L'Australie a créé un dispositif similaire qui a coûté 62 millions d'euros et fait la preuve de son inefficacité. Ce débat a également eu lieu en Allemagne il y a quelques mois ; le ministre le sait certainement. Après avoir fait adopter une loi proche, le gouvernement allemand en a mesuré le risque pour les libertés publiques et le peu d'efficacité, et a annoncé il y a quelques jours qu'il déposerait un nouveau projet abandonnant le filtrage au profit de la suppression des contenus.
Plutôt que d'entrer dans l'engrenage du filtrage, il faudrait étudier sérieusement des solutions plus efficaces. En effet, instruits par l'histoire, nous pouvons craindre que l'extension progressive du filtrage à d'autres domaines ne mette en cause la liberté d'expression.
De nombreux experts ont évoqué les conséquences pratiques de l'article 4, en particulier le recours croissant aux réseaux cryptés, aux réseaux qui organisent l'anonymat ou aux techniques de contournement, également florissantes.

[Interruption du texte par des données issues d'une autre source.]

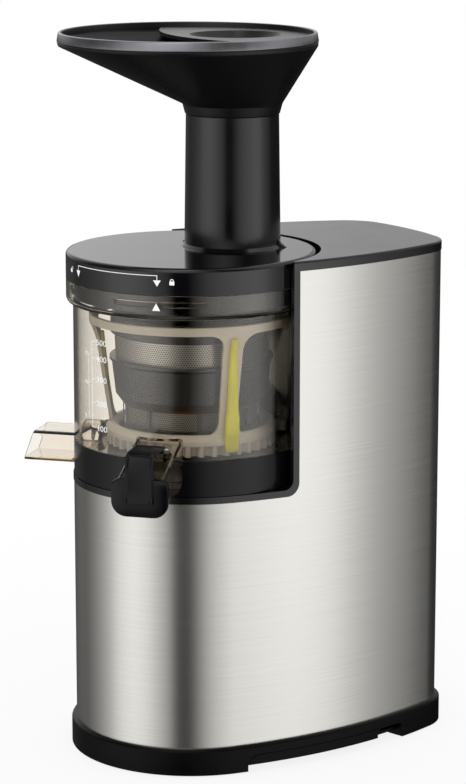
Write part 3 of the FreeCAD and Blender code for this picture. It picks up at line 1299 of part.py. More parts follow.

Enfin, c'est d'abord par la présence et la qualité des femmes et des hommes qui en sont chargés que l'on défend la sécurité. Cela vaut de bien d'autres volets de cette loi ; plusieurs de mes collègues l'ont dit. Même contre la cybercriminalité, il faut non seulement des technologies, mais des moyens humains.

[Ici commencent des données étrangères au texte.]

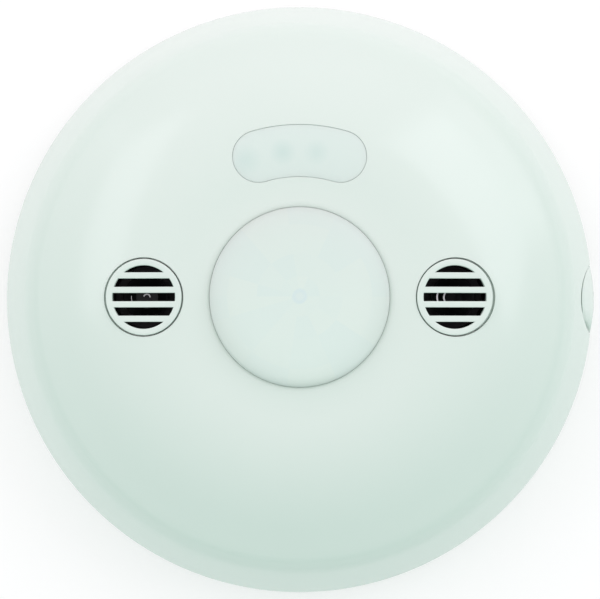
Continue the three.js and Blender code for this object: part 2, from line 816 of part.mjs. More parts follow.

En conclusion, vous paraissez céder au vertige du cybermonde. Pourtant, il ne s'agit pas d'un autre monde, mais du nôtre. Le droit s'y applique ; il doit continuer de s'y appliquer. Donnez plutôt à la France les moyens de lutter contre la criminalité sur le net, ce qui suppose de créer non une police ou une justice d'exception, mais une police et une justice efficaces et modernes. C'est votre devoir, en termes de moyens et de résultats ; vous en rendrez compte devant les Français. (Applaudissements sur les bancs du groupe SRC.)